# EXERCISE OBJECTIVE:
Every line that includes the word "from" is to be listed.

# DATA FOR THIS EXERCISE:
━━━

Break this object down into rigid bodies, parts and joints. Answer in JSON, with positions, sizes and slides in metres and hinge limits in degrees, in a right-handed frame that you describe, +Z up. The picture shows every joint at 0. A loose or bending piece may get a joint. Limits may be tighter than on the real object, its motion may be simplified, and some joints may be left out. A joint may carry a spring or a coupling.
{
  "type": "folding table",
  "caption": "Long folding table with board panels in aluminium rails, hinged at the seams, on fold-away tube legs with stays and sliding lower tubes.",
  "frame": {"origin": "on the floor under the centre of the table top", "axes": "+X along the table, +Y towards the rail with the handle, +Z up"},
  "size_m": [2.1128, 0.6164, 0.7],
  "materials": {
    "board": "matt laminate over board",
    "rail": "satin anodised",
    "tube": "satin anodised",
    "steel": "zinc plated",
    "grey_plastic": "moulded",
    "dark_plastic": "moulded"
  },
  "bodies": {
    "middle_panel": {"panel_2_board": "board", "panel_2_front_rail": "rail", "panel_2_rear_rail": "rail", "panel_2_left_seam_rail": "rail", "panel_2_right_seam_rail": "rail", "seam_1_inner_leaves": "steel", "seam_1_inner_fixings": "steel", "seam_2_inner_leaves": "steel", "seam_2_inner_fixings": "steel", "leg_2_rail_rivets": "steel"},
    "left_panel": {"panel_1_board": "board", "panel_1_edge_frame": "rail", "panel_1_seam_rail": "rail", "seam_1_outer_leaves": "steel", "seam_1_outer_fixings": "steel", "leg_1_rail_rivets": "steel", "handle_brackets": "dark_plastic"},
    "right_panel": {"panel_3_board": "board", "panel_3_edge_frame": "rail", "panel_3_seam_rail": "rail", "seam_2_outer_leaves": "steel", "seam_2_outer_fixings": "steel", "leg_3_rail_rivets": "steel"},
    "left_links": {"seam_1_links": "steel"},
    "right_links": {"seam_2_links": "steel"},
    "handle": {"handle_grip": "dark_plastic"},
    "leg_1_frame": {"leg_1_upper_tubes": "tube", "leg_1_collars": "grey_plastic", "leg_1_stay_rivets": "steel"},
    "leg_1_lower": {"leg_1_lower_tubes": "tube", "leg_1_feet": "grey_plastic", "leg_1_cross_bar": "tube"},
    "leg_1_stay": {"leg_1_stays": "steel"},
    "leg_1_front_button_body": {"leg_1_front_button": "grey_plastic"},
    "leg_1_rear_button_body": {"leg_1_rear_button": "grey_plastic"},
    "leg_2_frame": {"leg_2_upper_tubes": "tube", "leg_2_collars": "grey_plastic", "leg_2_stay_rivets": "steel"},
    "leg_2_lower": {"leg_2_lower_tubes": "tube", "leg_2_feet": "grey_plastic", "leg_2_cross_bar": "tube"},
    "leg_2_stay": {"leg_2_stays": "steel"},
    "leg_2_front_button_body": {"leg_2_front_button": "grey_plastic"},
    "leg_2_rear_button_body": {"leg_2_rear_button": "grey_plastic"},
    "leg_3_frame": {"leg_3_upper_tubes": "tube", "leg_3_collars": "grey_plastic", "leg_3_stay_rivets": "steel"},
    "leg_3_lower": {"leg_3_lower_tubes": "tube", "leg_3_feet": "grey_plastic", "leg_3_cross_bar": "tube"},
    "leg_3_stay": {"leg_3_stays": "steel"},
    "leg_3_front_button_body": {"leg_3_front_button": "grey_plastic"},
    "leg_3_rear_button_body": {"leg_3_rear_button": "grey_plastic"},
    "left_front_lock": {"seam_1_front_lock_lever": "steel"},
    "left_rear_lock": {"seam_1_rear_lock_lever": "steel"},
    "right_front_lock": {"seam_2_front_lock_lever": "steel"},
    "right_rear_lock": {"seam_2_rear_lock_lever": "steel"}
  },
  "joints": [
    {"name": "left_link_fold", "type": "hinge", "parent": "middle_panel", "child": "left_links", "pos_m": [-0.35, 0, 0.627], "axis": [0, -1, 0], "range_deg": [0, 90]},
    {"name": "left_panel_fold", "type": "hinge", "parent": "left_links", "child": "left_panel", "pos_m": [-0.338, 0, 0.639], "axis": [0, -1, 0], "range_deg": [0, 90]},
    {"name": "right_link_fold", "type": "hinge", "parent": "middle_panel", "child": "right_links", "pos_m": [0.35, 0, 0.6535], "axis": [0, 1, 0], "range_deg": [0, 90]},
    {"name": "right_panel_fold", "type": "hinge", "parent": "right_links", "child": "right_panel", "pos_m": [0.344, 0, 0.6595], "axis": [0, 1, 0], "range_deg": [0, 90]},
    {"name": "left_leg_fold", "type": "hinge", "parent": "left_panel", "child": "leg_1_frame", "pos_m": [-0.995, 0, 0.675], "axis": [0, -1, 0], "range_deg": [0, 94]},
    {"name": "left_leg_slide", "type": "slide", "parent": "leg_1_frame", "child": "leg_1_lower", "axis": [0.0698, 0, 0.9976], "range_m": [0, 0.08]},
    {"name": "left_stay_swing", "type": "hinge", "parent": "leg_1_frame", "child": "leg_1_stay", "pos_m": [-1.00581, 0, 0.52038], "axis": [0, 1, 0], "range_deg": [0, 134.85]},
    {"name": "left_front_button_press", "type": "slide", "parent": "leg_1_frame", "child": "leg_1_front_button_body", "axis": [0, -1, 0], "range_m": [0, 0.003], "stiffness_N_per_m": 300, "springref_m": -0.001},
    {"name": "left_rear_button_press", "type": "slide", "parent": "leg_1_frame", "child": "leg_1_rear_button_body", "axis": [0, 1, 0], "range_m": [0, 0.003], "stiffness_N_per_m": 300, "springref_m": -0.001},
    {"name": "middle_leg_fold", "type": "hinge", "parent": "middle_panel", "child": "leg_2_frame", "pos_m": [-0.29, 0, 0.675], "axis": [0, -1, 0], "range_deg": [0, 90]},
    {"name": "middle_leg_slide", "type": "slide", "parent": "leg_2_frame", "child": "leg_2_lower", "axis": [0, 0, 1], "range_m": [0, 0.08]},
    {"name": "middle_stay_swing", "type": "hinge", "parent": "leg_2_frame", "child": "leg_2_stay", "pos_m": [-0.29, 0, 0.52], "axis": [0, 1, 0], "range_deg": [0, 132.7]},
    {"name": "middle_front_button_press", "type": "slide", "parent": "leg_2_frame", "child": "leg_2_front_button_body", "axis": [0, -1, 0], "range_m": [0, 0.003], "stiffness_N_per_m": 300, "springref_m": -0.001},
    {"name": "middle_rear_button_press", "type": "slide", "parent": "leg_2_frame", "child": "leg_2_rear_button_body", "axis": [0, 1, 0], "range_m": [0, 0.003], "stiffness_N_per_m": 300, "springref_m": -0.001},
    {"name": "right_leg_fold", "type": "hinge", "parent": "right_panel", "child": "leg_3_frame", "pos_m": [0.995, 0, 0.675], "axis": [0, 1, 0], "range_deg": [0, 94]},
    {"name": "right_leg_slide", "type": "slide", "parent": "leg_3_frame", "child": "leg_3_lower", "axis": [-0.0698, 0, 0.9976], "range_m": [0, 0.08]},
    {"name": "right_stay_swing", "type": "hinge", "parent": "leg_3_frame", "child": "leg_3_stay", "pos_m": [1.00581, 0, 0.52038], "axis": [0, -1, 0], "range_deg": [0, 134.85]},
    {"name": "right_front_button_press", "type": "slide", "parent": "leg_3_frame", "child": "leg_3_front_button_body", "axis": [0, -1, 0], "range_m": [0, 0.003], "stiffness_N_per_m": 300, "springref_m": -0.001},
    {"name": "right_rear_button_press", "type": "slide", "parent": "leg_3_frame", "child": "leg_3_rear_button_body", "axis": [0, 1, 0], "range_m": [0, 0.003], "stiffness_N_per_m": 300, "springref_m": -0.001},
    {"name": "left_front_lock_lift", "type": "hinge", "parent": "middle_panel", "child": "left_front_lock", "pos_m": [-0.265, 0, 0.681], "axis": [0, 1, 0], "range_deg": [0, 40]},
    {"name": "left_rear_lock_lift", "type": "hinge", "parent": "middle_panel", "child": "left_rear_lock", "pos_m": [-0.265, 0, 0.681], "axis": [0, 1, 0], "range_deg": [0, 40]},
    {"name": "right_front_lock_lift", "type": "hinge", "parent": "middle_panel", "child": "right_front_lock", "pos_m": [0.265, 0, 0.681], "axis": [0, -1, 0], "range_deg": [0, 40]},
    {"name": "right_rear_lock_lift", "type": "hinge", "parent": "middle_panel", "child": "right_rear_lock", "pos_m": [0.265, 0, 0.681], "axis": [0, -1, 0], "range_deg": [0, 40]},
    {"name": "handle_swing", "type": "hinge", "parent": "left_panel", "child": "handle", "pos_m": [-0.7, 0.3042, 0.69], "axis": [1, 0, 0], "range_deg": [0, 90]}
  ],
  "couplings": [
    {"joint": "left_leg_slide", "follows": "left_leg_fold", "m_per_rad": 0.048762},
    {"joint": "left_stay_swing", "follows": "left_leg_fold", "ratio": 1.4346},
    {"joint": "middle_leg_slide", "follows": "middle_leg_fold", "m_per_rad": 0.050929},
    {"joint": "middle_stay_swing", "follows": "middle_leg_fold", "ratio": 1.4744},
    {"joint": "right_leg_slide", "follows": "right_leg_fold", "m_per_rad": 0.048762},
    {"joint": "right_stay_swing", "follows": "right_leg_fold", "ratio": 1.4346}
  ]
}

━━━

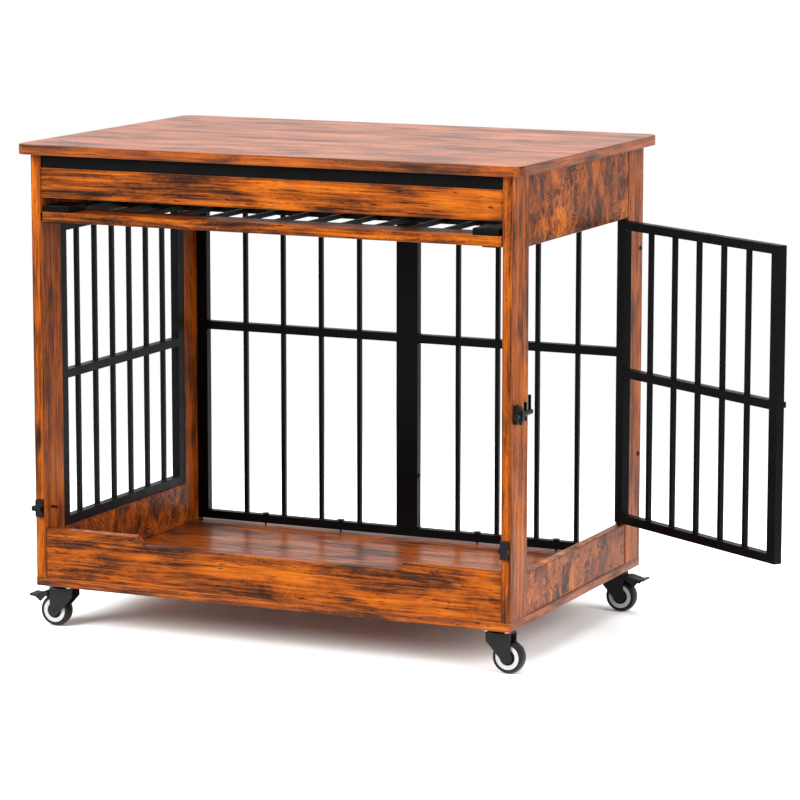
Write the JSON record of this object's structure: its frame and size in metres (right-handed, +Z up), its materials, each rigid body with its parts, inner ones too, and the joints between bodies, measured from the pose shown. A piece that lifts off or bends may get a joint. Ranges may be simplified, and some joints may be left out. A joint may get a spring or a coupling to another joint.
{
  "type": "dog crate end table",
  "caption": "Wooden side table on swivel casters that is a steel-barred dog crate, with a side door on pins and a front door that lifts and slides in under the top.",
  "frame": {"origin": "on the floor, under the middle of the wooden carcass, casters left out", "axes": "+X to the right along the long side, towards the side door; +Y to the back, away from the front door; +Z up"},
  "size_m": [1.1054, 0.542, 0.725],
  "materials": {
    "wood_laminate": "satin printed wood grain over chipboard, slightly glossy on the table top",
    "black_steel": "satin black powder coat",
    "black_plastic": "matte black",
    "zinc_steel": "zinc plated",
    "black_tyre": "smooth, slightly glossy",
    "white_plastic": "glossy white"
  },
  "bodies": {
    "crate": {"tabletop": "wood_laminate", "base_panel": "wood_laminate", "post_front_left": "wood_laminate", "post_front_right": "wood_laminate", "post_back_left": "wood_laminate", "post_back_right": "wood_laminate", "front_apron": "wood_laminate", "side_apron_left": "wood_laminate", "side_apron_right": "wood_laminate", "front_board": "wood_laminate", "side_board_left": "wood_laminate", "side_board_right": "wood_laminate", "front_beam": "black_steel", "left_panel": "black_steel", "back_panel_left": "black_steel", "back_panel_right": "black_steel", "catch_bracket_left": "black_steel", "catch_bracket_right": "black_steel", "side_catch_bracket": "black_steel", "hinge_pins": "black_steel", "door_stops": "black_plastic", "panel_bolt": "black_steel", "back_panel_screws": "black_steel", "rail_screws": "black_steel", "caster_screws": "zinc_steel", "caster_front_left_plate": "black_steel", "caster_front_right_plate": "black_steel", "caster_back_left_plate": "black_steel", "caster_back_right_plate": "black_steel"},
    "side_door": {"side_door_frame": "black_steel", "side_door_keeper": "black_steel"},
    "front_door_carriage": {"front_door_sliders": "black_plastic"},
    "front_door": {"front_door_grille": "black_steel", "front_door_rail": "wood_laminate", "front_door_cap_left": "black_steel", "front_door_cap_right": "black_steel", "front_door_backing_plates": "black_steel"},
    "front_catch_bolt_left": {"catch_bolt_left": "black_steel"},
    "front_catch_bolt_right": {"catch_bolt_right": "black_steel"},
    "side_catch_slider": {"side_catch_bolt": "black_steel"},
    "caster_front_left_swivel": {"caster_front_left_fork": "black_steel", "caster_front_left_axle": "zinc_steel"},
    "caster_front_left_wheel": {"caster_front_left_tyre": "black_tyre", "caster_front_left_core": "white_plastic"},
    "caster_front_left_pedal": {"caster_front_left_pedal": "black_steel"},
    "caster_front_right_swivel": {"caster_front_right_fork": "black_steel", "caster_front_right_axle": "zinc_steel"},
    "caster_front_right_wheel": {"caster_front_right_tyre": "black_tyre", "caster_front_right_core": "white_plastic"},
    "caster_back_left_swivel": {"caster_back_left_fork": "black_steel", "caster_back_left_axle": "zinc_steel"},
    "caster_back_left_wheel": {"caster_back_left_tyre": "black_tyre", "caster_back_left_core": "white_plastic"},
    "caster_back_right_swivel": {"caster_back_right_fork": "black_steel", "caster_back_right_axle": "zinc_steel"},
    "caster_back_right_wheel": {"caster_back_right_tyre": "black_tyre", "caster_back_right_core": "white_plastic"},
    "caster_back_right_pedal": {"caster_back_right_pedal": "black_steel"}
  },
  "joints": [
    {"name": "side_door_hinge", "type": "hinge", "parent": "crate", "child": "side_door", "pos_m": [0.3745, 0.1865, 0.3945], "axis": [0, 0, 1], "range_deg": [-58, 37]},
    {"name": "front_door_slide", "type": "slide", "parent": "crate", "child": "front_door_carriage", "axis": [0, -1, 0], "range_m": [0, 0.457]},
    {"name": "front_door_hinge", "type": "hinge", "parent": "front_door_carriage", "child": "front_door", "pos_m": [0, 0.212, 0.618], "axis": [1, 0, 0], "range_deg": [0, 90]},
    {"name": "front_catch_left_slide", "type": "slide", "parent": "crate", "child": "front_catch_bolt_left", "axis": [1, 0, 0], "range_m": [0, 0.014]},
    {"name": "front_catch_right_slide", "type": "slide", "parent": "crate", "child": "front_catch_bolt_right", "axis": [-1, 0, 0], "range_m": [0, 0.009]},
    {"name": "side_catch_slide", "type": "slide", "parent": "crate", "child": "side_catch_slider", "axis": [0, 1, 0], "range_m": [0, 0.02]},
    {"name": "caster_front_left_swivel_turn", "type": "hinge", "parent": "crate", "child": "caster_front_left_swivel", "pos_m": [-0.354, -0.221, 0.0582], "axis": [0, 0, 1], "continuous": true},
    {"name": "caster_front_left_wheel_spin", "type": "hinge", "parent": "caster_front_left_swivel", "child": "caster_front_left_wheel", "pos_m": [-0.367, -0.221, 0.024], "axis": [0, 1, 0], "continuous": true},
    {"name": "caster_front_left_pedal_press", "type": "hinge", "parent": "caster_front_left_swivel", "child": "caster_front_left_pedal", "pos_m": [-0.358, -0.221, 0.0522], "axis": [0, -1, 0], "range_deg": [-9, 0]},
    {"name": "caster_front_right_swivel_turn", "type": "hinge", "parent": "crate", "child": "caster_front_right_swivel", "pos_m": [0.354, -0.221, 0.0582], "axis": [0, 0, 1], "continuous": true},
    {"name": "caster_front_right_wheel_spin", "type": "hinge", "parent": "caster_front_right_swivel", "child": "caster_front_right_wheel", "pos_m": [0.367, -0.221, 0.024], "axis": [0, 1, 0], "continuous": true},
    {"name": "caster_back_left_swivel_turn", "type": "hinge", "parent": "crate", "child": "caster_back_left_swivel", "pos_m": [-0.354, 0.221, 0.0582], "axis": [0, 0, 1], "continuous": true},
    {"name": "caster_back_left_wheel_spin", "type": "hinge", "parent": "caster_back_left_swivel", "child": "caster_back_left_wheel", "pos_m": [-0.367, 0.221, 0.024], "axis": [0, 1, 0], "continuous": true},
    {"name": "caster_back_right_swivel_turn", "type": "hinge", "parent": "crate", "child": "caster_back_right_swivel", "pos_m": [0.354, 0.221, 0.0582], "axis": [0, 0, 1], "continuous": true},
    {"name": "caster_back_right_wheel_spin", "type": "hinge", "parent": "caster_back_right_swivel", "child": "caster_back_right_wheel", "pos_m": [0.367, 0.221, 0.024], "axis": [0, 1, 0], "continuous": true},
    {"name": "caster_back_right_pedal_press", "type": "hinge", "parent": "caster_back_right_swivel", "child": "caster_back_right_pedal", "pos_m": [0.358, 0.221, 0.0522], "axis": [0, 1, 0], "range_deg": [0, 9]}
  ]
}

━━━

# RESPONSE:
Write the JSON record of this object's structure: its frame and size in metres (right-handed, +Z up), its materials, each rigid body with its parts, inner ones too, and the joints between bodies, measured from the pose shown. A piece that lifts off or bends may get a joint. Ranges may be simplified, and some joints may be left out. A joint may get a spring or a coupling to another joint.
  "frame": {"origin": "on the floor, under the middle of the wooden carcass, casters left out", "axes": "+X to the right along the long side, towards the side door; +Y to the back, away from the front door; +Z up"},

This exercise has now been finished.